Что же касается Сталина, то выдающийся советский военачальник М. Н. Тухачевский столкнулся с «полководческими способностями» Сталина еще в гражданскую войну. Как это происходило и к чему привело, убедительно показал в своем исследовании Георгий Самойлович Иссерсон.
Публикация, вступительная заметка и послесловие Ю. ГЕЛЛЕРА
* * * * *
Несколько замечаний к вступительной заметке Ю. Геллера.Иссерсон стал комдивом не после Зимней войны, а до неё, и был лишён этого звания в январе 1940 года после снятия с должности начальника штаба 7-й армии (с понижением до полковника). Официально отказа от глубокой операции (глубокого боя) не было, и обсуждение тактики и оперативного искусства в периодике шло в прежних рамках ПУ-36.
И дополнение к тексту Иссерсона.
«Тот самый Т.» это, вероятно, И.В. Тюленев.

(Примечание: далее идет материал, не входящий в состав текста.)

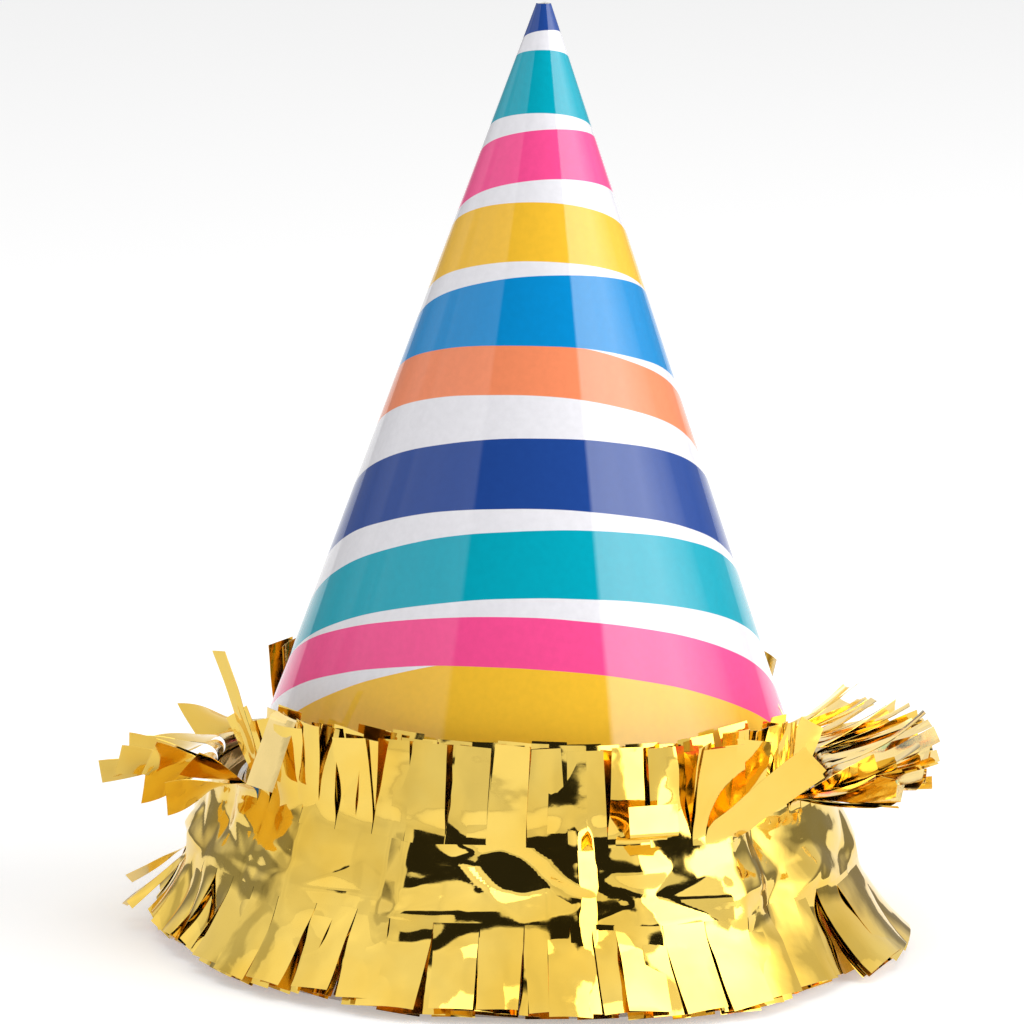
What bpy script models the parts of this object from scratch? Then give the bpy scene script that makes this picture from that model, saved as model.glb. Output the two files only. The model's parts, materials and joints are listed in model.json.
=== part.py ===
"""Party hat: a rolled card cone with a two-ply fringe of slit foil film glued round its foot.

Metres, +Z up. The origin is on the resting plane under the tip, the front is -Y and the card's seam is at the back.
Azimuths turn round +Z from the front (-Y) towards +X.
"""

import math

import bmesh
import bpy
from mathutils import Matrix, Vector

# Cone of card
HAT_HEIGHT = 0.1565
RIM_RADIUS = 0.0564  # outside of the card at the rim
TIP_RADIUS = 0.0012  # outside of the card at the small open tip
CARD = 0.0004
CARD_FACETS = 96
SEAM_OVERLAP_FACETS = 4  # how far the card's outer edge laps over its inner edge
SEAM_RAMP_FACETS = 4  # over which the outer edge climbs onto the inner one
SEAM_TAPE = 0.0002
SEAM_TAPE_FACETS = 2
SEAM_TAPE_LOW = 0.004
SEAM_TAPE_HIGH = 0.137

# Punched holes for an elastic
HOLE_RADIUS = 0.0015
HOLE_HEIGHT = 0.008

# Fringe: a strip of film with an uncut middle band, slit into tabs above and below it
FILM = 0.0002
BAND_BOTTOM = 0.0150
BAND_TOP = 0.0265
UPPER_REACH = 0.0155  # band edge to the tips of the outer ply's upper tabs
PLY_STEP = 0.0008  # the inner ply's tabs are this much longer than the outer ply's
ROOT_STRIP = 0.0018  # uncut film between a comb's fold and its slits
SLIT = 0.0005
SECTORS = 12
TABS_IN_COMB = 4
FRINGE_TAPE_MARGIN = 0.0012  # the tape stays this far inside the band's edges

# How far the fringe stands out from the card, in degrees
UPPER_REST = 10.0
UPPER_REST_AT_SIDES = 80.0
SIDE_SPAN = 30.0  # how far from the hat's two sides a sector still counts as one of them
LOWER_REST = 8.0

# Clearances
GAP = 0.0002  # between faces that touch on the real hat
FOLD_GAP = 0.0003  # between the band's edge and a comb
SIDE_GAP = 0.0004  # between a comb and the plane it shares with its neighbour
HEM_CLEARANCE = 0.0005  # the lowest tabs, pressed flat, stay this far above the resting plane
CUTTER_MARGIN = 0.010

# Worked out from the sizes above
SLOPE = math.atan2(RIM_RADIUS - TIP_RADIUS, HAT_HEIGHT)
FACET = 2 * math.pi / CARD_FACETS
HALF_SECTOR = math.pi / SECTORS
SEAM_RISE = GAP + SEAM_TAPE + GAP + CARD
BAND_STANDOFF = SEAM_RISE + GAP
INNER_PLY_FACE = BAND_STANDOFF + FILM  # outer face of the inner ply, measured square to the card
OUTER_PLY_FACE = INNER_PLY_FACE + GAP + FILM
LOWER_REACH = (BAND_BOTTOM - HEM_CLEARANCE) / math.cos(SLOPE) - PLY_STEP


def card_radius(height, stand_off=0.0):
    """Radius, at a height, of the face that stands off the outside of the card by a distance square to it."""
    share = height / HAT_HEIGHT
    return RIM_RADIUS + (TIP_RADIUS - RIM_RADIUS) * share + stand_off / math.cos(SLOPE)


def outward(azimuth):
    return Vector((math.sin(azimuth), -math.cos(azimuth), 0.0))


def tangent(azimuth):
    return Vector((math.cos(azimuth), math.sin(azimuth), 0.0))


def make_material(name, colour, roughness, metallic=0.0, coat=0.0):
    material = bpy.data.materials.new(name)
    material.use_nodes = True
    shader = material.node_tree.nodes["Principled BSDF"]
    shader.inputs["Base Color"].default_value = (*colour, 1.0)
    shader.inputs["Roughness"].default_value = roughness
    shader.inputs["Metallic"].default_value = metallic
    shader.inputs["Coat Weight"].default_value = coat
    material.diffuse_color = (*colour, 1.0)
    return material


def place(obj, collection, material=None):
    collection.objects.link(obj)
    if material is not None:
        obj.data.materials.append(material)
    return obj


def finish_round(mesh):
    mesh.shade_smooth()
    mesh.set_sharp_from_angle(angle=math.radians(30))


def thicken(obj, thickness):
    """Gives an open surface a wall that lies inside of it."""
    wall = obj.modifiers.new("wall", "SOLIDIFY")
    wall.thickness = thickness
    wall.offset = -1.0
    wall.use_even_offset = True


def cut(obj, cutter):
    boolean = obj.modifiers.new(cutter.name, "BOOLEAN")
    boolean.operation = "DIFFERENCE"
    boolean.object = cutter


def wrapped_strip(name, azimuths, stand_offs, low, high, thickness):
    """A strip that wraps round the cone, from the first azimuth to the last; its outer face has the stand-offs."""
    mesh = bpy.data.meshes.new(name)
    bm = bmesh.new()
    foot = [
        bm.verts.new(outward(azimuth) * card_radius(low, stand_off) + Vector((0.0, 0.0, low)))
        for azimuth, stand_off in zip(azimuths, stand_offs)
    ]
    edges = [bm.edges.new(pair) for pair in zip(foot, foot[1:])]
    raised = bmesh.ops.extrude_edge_only(bm, edges=edges)["geom"]
    rise = Vector((0.0, 0.0, high - low))
    shrink = card_radius(low) - card_radius(high)
    for vert in (item for item in raised if isinstance(item, bmesh.types.BMVert)):
        inward = -Vector((vert.co.x, vert.co.y, 0.0)).normalized()
        vert.co += rise + inward * shrink
    bm.normal_update()
    first = bm.faces[:][0]
    if first.normal.dot(Vector((*first.calc_center_median().xy, 0.0))) < 0:
        bmesh.ops.reverse_faces(bm, faces=bm.faces[:])
    bm.to_mesh(mesh)
    bm.free()
    finish_round(mesh)
    obj = bpy.data.objects.new(name, mesh)
    thicken(obj, thickness)
    return obj


def make_cone_shell(parts, cutters, material):
    """The card, rolled so that one edge laps over the other at the back, cut flat at the rim and punched."""
    first_facet = -SEAM_OVERLAP_FACETS / 2
    facets = CARD_FACETS + SEAM_OVERLAP_FACETS
    azimuths = [math.pi + (first_facet + step) * FACET for step in range(facets + 1)]
    ramp_start = CARD_FACETS - SEAM_RAMP_FACETS
    climbs = [min(max((step - ramp_start) / SEAM_RAMP_FACETS, 0.0), 1.0) for step in range(facets + 1)]
    stand_offs = [climb * SEAM_RISE for climb in climbs]
    shell = place(
        wrapped_strip("cone_shell", azimuths, stand_offs, -CARD, HAT_HEIGHT, CARD), parts, material
    )
    wide = 2 * (RIM_RADIUS + SEAM_RISE + CUTTER_MARGIN)
    bpy.ops.mesh.primitive_cube_add(size=1.0, location=(0.0, 0.0, -CUTTER_MARGIN / 2))
    floor_cut = as_cutter("rim_cut", cutters)
    floor_cut.scale = (wide, wide, CUTTER_MARGIN)
    bpy.ops.mesh.primitive_cylinder_add(
        radius=HOLE_RADIUS, depth=wide, vertices=24, location=(0.0, 0.0, HOLE_HEIGHT),
        rotation=(0.0, math.pi / 2, 0.0),
    )
    punch = as_cutter("elastic_holes_cut", cutters)
    cut(shell, floor_cut)
    cut(shell, punch)


def as_cutter(name, cutters):
    """Names the primitive just added and puts it away with the cutters."""
    cutter = bpy.context.object
    for collection in list(cutter.users_collection):
        collection.objects.unlink(cutter)
    cutter.name = name
    cutters.objects.link(cutter)
    cutter.hide_render = True
    cutter.display_type = "WIRE"
    return cutter


def make_seam_tape(parts, material):
    steps = [step - SEAM_TAPE_FACETS / 2 for step in range(SEAM_TAPE_FACETS + 1)]
    azimuths = [math.pi + step * FACET for step in steps]
    stand_offs = [GAP + SEAM_TAPE] * len(azimuths)
    tape = wrapped_strip("seam_tape", azimuths, stand_offs, SEAM_TAPE_LOW, SEAM_TAPE_HIGH, SEAM_TAPE)
    place(tape, parts, material)


def make_fringe_tape(parts, material):
    """The foam tape that holds the fringe: it stops short of the seam's step on both sides."""
    open_facets = SEAM_OVERLAP_FACETS / 2 + SEAM_RAMP_FACETS + 1
    facets = int(CARD_FACETS - 2 * open_facets)
    azimuths = [-math.pi + (open_facets + step) * FACET for step in range(facets + 1)]
    stand_offs = [BAND_STANDOFF - GAP] * len(azimuths)
    low = BAND_BOTTOM + FRINGE_TAPE_MARGIN
    high = BAND_TOP - FRINGE_TAPE_MARGIN
    tape = wrapped_strip("fringe_tape", azimuths, stand_offs, low, high, BAND_STANDOFF - 2 * GAP)
    place(tape, parts, material)


def make_band(name, face, parts, material):
    """One ply's uncut middle: a ring with one flat for each sector of the fringe."""
    mesh = bpy.data.meshes.new(name)
    bm = bmesh.new()
    bmesh.ops.create_cone(
        bm,
        cap_ends=False,
        segments=SECTORS,
        radius1=card_radius(BAND_BOTTOM, face) / math.cos(HALF_SECTOR),
        radius2=card_radius(BAND_TOP, face) / math.cos(HALF_SECTOR),
        depth=BAND_TOP - BAND_BOTTOM,
        matrix=Matrix.Translation((0.0, 0.0, (BAND_TOP + BAND_BOTTOM) / 2)),
    )
    bm.to_mesh(mesh)
    bm.free()
    band = place(bpy.data.objects.new(name, mesh), parts, material)
    thicken(band, FILM)


def comb_outline(slits, half_width, reach):
    """Corners of a comb of film tabs, anticlockwise: the slits are shares of the half width at their height."""
    corners = [(-half_width(FOLD_GAP), FOLD_GAP), (half_width(FOLD_GAP), FOLD_GAP)]
    sides = [-1.0, *slits, 1.0]
    for left, right in reversed(list(zip(sides, sides[1:]))):
        left_inset = SLIT / 2 if left > -1.0 else 0.0
        right_inset = SLIT / 2 if right < 1.0 else 0.0
        if right < 1.0:
            corners.append((right * half_width(ROOT_STRIP) - right_inset, ROOT_STRIP))
        corners.append((right * half_width(reach) - right_inset, reach))
        corners.append((left * half_width(reach) + left_inset, reach))
        if left > -1.0:
            corners.append((left * half_width(ROOT_STRIP) + left_inset, ROOT_STRIP))
    return corners


def make_comb(name, corners, depth, hinge, parts, material):
    """A flat comb of film, parented to its fold, a distance behind the outer ply."""
    curve = bpy.data.curves.new(name, "CURVE")
    curve.dimensions = "2D"
    curve.fill_mode = "BOTH"
    curve.extrude = FILM / 2
    spline = curve.splines.new("POLY")
    spline.points.add(len(corners) - 1)
    for point, (across, along) in zip(spline.points, corners):
        point.co = (across, along, 0.0, 1.0)
    spline.use_cyclic_u = True
    comb = place(bpy.data.objects.new(name, curve), parts, material)
    comb.parent = hinge
    comb.location = (0.0, 0.0, -depth)


def upper_rest(azimuth):
    """The upper tabs lie close to the card, but for those at the two sides of the hat, which are fluffed out."""
    at_side = abs(math.sin(azimuth)) > math.cos(math.radians(SIDE_SPAN))
    return UPPER_REST_AT_SIDES if at_side else UPPER_REST


def make_fold(name, azimuth, height, side, flare, parts):
    """An empty on the fold line: X along the fold, Y along the tabs, Z out; side is 1 above and -1 below."""
    along_fold = tangent(azimuth) * side
    lean = flare - side * SLOPE
    along_tabs = outward(azimuth) * math.sin(lean) + Vector((0.0, 0.0, side)) * math.cos(lean)
    out = along_fold.cross(along_tabs)
    turn = Matrix((along_fold, along_tabs, out)).transposed().to_4x4()
    radius = card_radius(height, OUTER_PLY_FACE - FILM / 2)
    spot = outward(azimuth) * radius + Vector((0.0, 0.0, height))
    hinge = bpy.data.objects.new(name, None)
    hinge.empty_display_size = ROOT_STRIP
    parts.objects.link(hinge)
    hinge.matrix_world = Matrix.Translation(spot) @ turn
    return hinge


def make_fringe(row, side, height, reach, parts, material):
    """A row of combs, two plies to each sector; the inner ply's slits fall between the outer ply's."""
    tab = 2.0 / TABS_IN_COMB
    outer_slits = [-1.0 + tab * step for step in range(1, TABS_IN_COMB)]
    inner_slits = [-1.0 + tab * (step + 0.5) for step in range(TABS_IN_COMB)]
    for sector in range(SECTORS):
        azimuth = (2 * sector + 1) * HALF_SECTOR
        flare = math.radians(upper_rest(azimuth) if side > 0 else LOWER_REST)
        number = f"{sector + 1:02d}"
        hinge = make_fold(f"{row}_fold_{number}", azimuth, height, side, flare, parts)

        def half_width(along):
            narrowing = along if side > 0 else 0.0
            radius = card_radius(height, BAND_STANDOFF) - narrowing * math.sin(SLOPE)
            return radius * math.tan(HALF_SECTOR) - SIDE_GAP

        outer = comb_outline(outer_slits, half_width, reach)
        inner = comb_outline(inner_slits, half_width, reach + PLY_STEP)
        make_comb(f"{row}_outer_{number}", outer, 0.0, hinge, parts, material)
        make_comb(f"{row}_inner_{number}", inner, FILM + GAP, hinge, parts, material)


def make_collection(name):
    collection = bpy.data.collections.new(name)
    bpy.context.scene.collection.children.link(collection)
    return collection


def main():
    for obj in list(bpy.data.objects):
        bpy.data.objects.remove(obj, do_unlink=True)
    parts = make_collection("party_hat")
    cutters = make_collection("cutters")
    card = make_material("printed_card", (0.02, 0.40, 0.50), 0.25, coat=1.0)
    tape = make_material("adhesive_tape", (0.85, 0.85, 0.82), 0.60)
    foil = make_material("gold_foil", (0.90, 0.68, 0.22), 0.18, metallic=1.0)
    make_cone_shell(parts, cutters, card)
    make_seam_tape(parts, tape)
    make_fringe_tape(parts, tape)
    make_band("foil_band_inner", INNER_PLY_FACE, parts, foil)
    make_band("foil_band_outer", OUTER_PLY_FACE, parts, foil)
    make_fringe("upper", 1, BAND_TOP, UPPER_REACH, parts, foil)
    make_fringe("lower", -1, BAND_BOTTOM, LOWER_REACH, parts, foil)


main()
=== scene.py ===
"""Party hat: a glossy striped card cone with a crumpled gold foil fringe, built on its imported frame."""

import json
import math
import random

import bmesh
import bpy
from mathutils import Matrix, Quaternion, Vector, noise


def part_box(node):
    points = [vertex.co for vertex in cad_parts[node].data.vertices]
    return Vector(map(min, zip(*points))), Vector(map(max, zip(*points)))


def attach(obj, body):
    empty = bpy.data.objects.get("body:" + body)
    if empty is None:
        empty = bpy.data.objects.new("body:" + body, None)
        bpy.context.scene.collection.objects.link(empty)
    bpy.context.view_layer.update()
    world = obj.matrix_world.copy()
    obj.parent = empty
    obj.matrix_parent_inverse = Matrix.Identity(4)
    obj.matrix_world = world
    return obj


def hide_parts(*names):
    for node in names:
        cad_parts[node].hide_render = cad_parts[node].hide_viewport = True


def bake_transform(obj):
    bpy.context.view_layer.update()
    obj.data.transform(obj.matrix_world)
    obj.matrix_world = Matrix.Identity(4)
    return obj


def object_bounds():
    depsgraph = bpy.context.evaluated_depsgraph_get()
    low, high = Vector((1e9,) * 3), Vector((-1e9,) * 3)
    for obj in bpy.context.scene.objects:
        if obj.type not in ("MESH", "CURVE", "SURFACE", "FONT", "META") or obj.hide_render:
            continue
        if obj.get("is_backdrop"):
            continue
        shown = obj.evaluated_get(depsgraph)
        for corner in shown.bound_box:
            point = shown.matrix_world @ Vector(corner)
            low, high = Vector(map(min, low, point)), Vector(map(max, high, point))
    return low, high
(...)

Будённый критиковал выводы Триандафиллова и в своих публикациях:
«За последнее время некоторые авторы (в частности т. Т р и а н д а ф и л л о в) пытаются доказать, что увеличение плотности фронта и мощности огневого насыщения совершенно хоронят конницу.
...
Под влиянием техники сейчас, как, само собою разумеется, и раньше, как и на каждом переломе истории военного искусства, делаются скороспелые выводы о необходимости ликвидации конницы, что, по существу, предлагает и т. Т р и а н д а ф и л л о в. Исходя из оценки силы огня в современном бою, он рекомендует использовать конницу только для доставки огневых средств до благоприятного пункта, внезапное введение этих огневых средств в дело и, наконец, исчезновение после достигнутого успеха». (Буденный С. Конница в современной войне // Война и революция. 1930. № 6).